Beyond Neo-Malthusianism: Ludwik Dembiński and the Cold War Biopolitics of Humanae Vitae

Zapraszamy na kolejne seminarium Katorep, na którym gościem będzie Piotr H. Kosicki. Spotkanie i dyskusja w języku angielskim.

Data dodania: 
26-11-2021
Przydatne informacje
Data rozpoczęcia: 
13-12-2021
Godzina: 
15:00

Abstract: In response to the global Catholic aggiornamento that followed the death of Pope Pius XII, extensive cultural and intellectual transfers blossomed between budding milieus of Catholic intellectuals in the Global North and Global South, as well as across the Iron Curtain. This paper takes as a case study the Polish Catholic intellectual Ludwik Dembiński, a law professor from Lublin and co-founder of the Polish Catholic Intelligentsia Club (KIK) movement who in 1967 joined the leadership of the Swiss-based Catholic NGO Pax Romana. In his capacity as secretary general for Pax Romana’s “adult” movement (i.e. for university graduates, as opposed to its youth movement), Dembiński in 1968 found himself moderating and overseeing heated debates about the encyclical Humanae Vitae that threatened to tear apart the fragile global Catholic intellectual community built over the past decade. Developmentalist discourse became inextricably embedded in debates over natality and reproduction, with Catholics from behind the Iron Curtain joining activists from across the Global South to embrace Humanae Vitae and to accuse its Western opponents of neo-Malthusianism and neo-imperialism.

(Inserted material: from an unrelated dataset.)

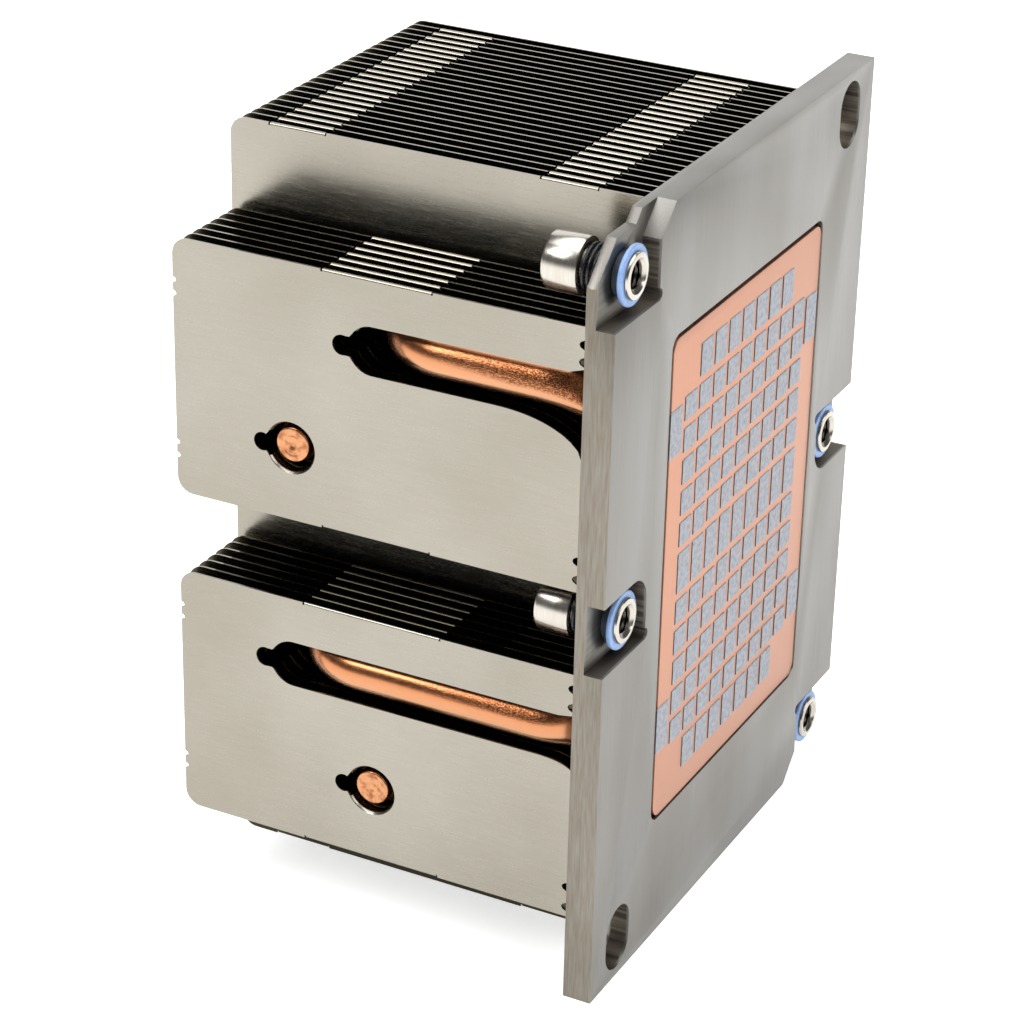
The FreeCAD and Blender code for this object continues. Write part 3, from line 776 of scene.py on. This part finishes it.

Bio: Piotr H. Kosicki is Associate Professor of History at the University of Maryland. Recipient of a PhD from Princeton, he has published widely on the history of the Catholic Church, on the intellectual entanglements of Poland and France and on the Cold War, including Catholics on the Barricades: Poland, France, and “Revolution,” 1891-1956 (Yale, 2018) and, as editor, Christian Democracy and the Fall of Communism (2019, with M. Gehler and H. Wohnout), Christian Democracy across the Iron Curtain (2018, with S. Łukasiewicz), The Long 1989 (2019, with K. Kunakhovich), and Vatican II behind the Iron Curtain (2016). His essays have appeared in Commonweal, The TLS and the Washington Post.